The maximum number of trials described in your file of trials is 200, the maximum number of displays per trial is 10, and the maximum number of categories is 26.

After you are finished running the experiment, you will see your results appear in a window such as:

Results for all Category related items:

Responded with y on 1 trials with an average response time of 0.4976 seconds

Responded with n on 0 trials with an average response time of NaN seconds

Number of correct responses = 1, with an average response time of 0.4976

Number of incorrect responses = 0, with an average response time of NaN

Results for all Category unrelated items:

Responded with y on 1 trials with an average response time of 1.1365 seconds

Responded with n on 0 trials with an average response time of NaN seconds

Number of correct responses = 1, with an average response time of 1.1365

Number of incorrect responses = 0, with an average response time of NaN

Results for all Category nonword items:

Responded with y on 0 trials with an average response time of NaN seconds

Responded with n on 2 trials with an average response time of 1.0966 seconds

Number of correct responses = 2, with an average response time of 1.0966

Number of incorrect responses = 0, with an average response time of NaN

Press <RETURN> to Exit

These results break down your results according to the categories specified in the file of trials.
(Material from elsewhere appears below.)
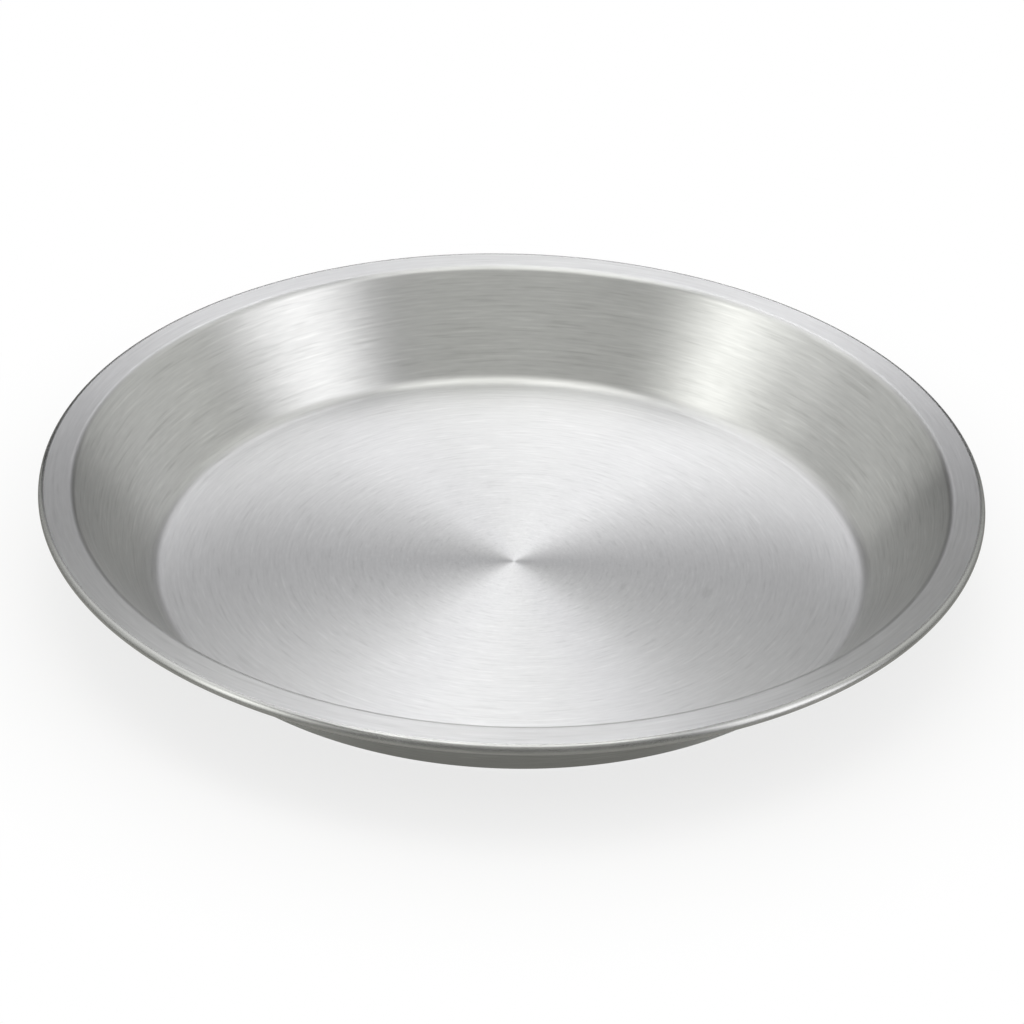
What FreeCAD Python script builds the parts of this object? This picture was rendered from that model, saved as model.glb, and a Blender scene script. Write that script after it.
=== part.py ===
# Pie pan, spun from one round blank of stainless sheet with a rolled edge.
# The origin is the middle of the resting face. +Z is up and is the pan's own axis of symmetry.
import FreeCAD
import Part
import math
import os

# Sizes in millimetres, each one independent
RIM_DIAMETER = 246.0  # over the rolled edge
PAN_HEIGHT = 27.5  # from the resting face to the top of the flat rim
FLOOR_FLAT_DIAMETER = 183.0  # the flat of the floor, where the floor bend starts
RIM_FLAT_DIAMETER = 231.0  # the inner edge of the flat rim, where the rim bend ends
SHEET = 0.5  # the same thickness from the middle of the floor to the end of the roll
FLOOR_BEND_RADIUS = 5.3  # floor to wall, on the inside face
RIM_BEND_RADIUS = 2.7  # wall to flat rim, on the upper face
ROLL_DIAMETER = 3.0  # outside diameter of the rolled edge
ROLL_TURN = 290.0  # degrees that the edge is rolled through, down and back under the rim
ROLL_PIECES = 6  # equal arcs that each face of the roll is drawn in

# Centres of the three bends, as radius from the axis and height
floor_bend_r = FLOOR_FLAT_DIAMETER / 2.0
floor_bend_z = SHEET + FLOOR_BEND_RADIUS
rim_bend_r = RIM_FLAT_DIAMETER / 2.0
rim_bend_z = PAN_HEIGHT - RIM_BEND_RADIUS
roll_radius = ROLL_DIAMETER / 2.0
roll_r = RIM_DIAMETER / 2.0 - roll_radius
roll_z = PAN_HEIGHT - roll_radius

# The straight wall is tangent to both bends, which curve opposite ways. This gives its slope above the level floor.
across = rim_bend_r - floor_bend_r
rise = rim_bend_z - floor_bend_z
between = math.hypot(across, rise)
wall_slope = math.atan2(rise, across) + math.asin((FLOOR_BEND_RADIUS + RIM_BEND_RADIUS) / between)


def point(r, z):
    """A point of the half section: r out from the axis, z up."""
    return FreeCAD.Vector(r, 0.0, z)


def on_circle(r, z, radius, angle):
    """The point at an angle, in radians above level and outward, of a circle round (r, z)."""
    return point(r + radius * math.cos(angle), z + radius * math.sin(angle))


def line(start, end):
    return Part.LineSegment(start, end).toShape()


def arc(r, z, radius, start, end):
    """An arc round (r, z) from one angle to another, through the angle halfway."""
    first = on_circle(r, z, radius, start)
    middle = on_circle(r, z, radius, (start + end) / 2.0)
    last = on_circle(r, z, radius, end)
    return Part.Arc(first, middle, last).toShape()


def long_arc(r, z, radius, start, end, pieces):
    """One arc drawn in equal pieces, which mesh with fewer facets than it does in one."""
    angles = [start + (end - start) * step / pieces for step in range(pieces + 1)]
    return [arc(r, z, radius, first, last) for first, last in zip(angles, angles[1:])]


# Angles where the bends begin and end
down = -math.pi / 2.0
up = math.pi / 2.0
wall_foot = down + wall_slope
wall_head = up + wall_slope
roll_end = up - math.radians(ROLL_TURN)

# Upper face of the sheet, from the axis outward: floor, floor bend, wall, rim bend, flat rim, roll
floor_middle = point(0.0, SHEET)
floor_edge = point(floor_bend_r, SHEET)
wall_foot_inside = on_circle(floor_bend_r, floor_bend_z, FLOOR_BEND_RADIUS, wall_foot)
wall_head_inside = on_circle(rim_bend_r, rim_bend_z, RIM_BEND_RADIUS, wall_head)
rim_start = point(rim_bend_r, PAN_HEIGHT)
roll_start = point(roll_r, PAN_HEIGHT)
roll_tip_outside = on_circle(roll_r, roll_z, roll_radius, roll_end)

# Lower face of the sheet, one thickness away, back to the axis
roll_tip_inside = on_circle(roll_r, roll_z, roll_radius - SHEET, roll_end)
roll_start_below = point(roll_r, PAN_HEIGHT - SHEET)
rim_start_below = point(rim_bend_r, PAN_HEIGHT - SHEET)
wall_head_outside = on_circle(rim_bend_r, rim_bend_z, RIM_BEND_RADIUS - SHEET, wall_head)
wall_foot_outside = on_circle(floor_bend_r, floor_bend_z, FLOOR_BEND_RADIUS + SHEET, wall_foot)
rest_edge = point(floor_bend_r, 0.0)
rest_middle = point(0.0, 0.0)

section = [
    line(floor_middle, floor_edge),
    arc(floor_bend_r, floor_bend_z, FLOOR_BEND_RADIUS, down, wall_foot),
    line(wall_foot_inside, wall_head_inside),
    arc(rim_bend_r, rim_bend_z, RIM_BEND_RADIUS, wall_head, up),
    line(rim_start, roll_start),
    *long_arc(roll_r, roll_z, roll_radius, up, roll_end, ROLL_PIECES),
    line(roll_tip_outside, roll_tip_inside),
    *long_arc(roll_r, roll_z, roll_radius - SHEET, roll_end, up, ROLL_PIECES),
    line(roll_start_below, rim_start_below),
    arc(rim_bend_r, rim_bend_z, RIM_BEND_RADIUS - SHEET, up, wall_head),
    line(wall_head_outside, wall_foot_outside),
    arc(floor_bend_r, floor_bend_z, FLOOR_BEND_RADIUS + SHEET, wall_foot, down),
    line(rest_edge, rest_middle),
    line(rest_middle, floor_middle),
]

# The section, turned once round the axis, is the whole pan
half_section = Part.Face(Part.Wire(section))
pie_pan = half_section.revolve(FreeCAD.Vector(0, 0, 0), FreeCAD.Vector(0, 0, 1), 360.0)

if not pie_pan.isValid() or len(pie_pan.Solids) != 1:
    raise RuntimeError("the pan is not one valid solid")

os.makedirs("parts", exist_ok=True)
pie_pan.Solids[0].exportStep("parts/pie_pan.step")

print("wall leans", round(90.0 - math.degrees(wall_slope), 1), "degrees out from upright")
print("volume", round(pie_pan.Volume, 1), "cubic mm")
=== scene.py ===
import math
from typing import NamedTuple

import bmesh
import bpy
from bpy.props import FloatProperty, FloatVectorProperty, IntProperty, PointerProperty
from mathutils import Euler, Matrix, Vector


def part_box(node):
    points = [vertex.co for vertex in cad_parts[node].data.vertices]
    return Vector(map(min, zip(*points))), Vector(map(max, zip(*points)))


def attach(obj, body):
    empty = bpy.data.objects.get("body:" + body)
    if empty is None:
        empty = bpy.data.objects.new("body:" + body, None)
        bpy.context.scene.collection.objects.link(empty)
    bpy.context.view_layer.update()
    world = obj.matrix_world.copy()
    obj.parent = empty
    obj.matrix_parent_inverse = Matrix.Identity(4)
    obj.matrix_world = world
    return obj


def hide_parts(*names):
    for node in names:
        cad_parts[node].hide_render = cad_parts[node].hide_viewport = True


bl_info = {
    "name": "Brushed Pie Pan",
    "version": (1, 0, 0),
    "blender": (4, 5, 0),
    "location": "3D View > Sidebar > Pie Pan",
    "description": "Turns a pie pan with a rolled edge, brushes it and sets it in a plain studio",
    "category": "Add Mesh",
}

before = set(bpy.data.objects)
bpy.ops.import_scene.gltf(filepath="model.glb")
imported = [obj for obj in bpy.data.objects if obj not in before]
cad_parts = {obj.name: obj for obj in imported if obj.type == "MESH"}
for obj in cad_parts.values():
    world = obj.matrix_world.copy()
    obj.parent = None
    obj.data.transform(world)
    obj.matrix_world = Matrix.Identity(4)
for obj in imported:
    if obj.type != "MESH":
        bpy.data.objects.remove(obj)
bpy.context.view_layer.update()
pan_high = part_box("pie_pan")[1]
RIM_RADIUS = pan_high.x
PAN_HEIGHT = pan_high.z
WHITE = (1.0, 1.0, 1.0, 1.0)


class Wire:
    """One output of a node, so that shader maths reads as plain arithmetic."""

    def __init__(self, sheet, socket):
        self.sheet = sheet
        self.socket = socket

    def math(self, operation, *others):
        return self.sheet.maths(operation, self, *others)

    def __add__(self, other):
        return self.math("ADD", other)

    def __radd__(self, other):
        return self.math("ADD", other)

    def __sub__(self, other):
        return self.math("SUBTRACT", other)

    def __rsub__(self, other):
        return self.sheet.maths("SUBTRACT", other, self)

    def __mul__(self, other):
        return self.math("MULTIPLY", other)

    def __rmul__(self, other):
        return self.math("MULTIPLY", other)

    def __truediv__(self, other):
        return self.math("DIVIDE", other)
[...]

For each category of trials, the computer will tell you how often each different key response was made, with the average response time given for the response. The computer will also break down the results more generally into the number of, and response time for, correct and incorrect responses. If there are no results for a particular type of trial, "Nan" will appear as the response time. In addition to showing your results on a window, the computer will save results in a file name specified by the file of experimental results. When you quit the laboratory, you will also have the option to save your results.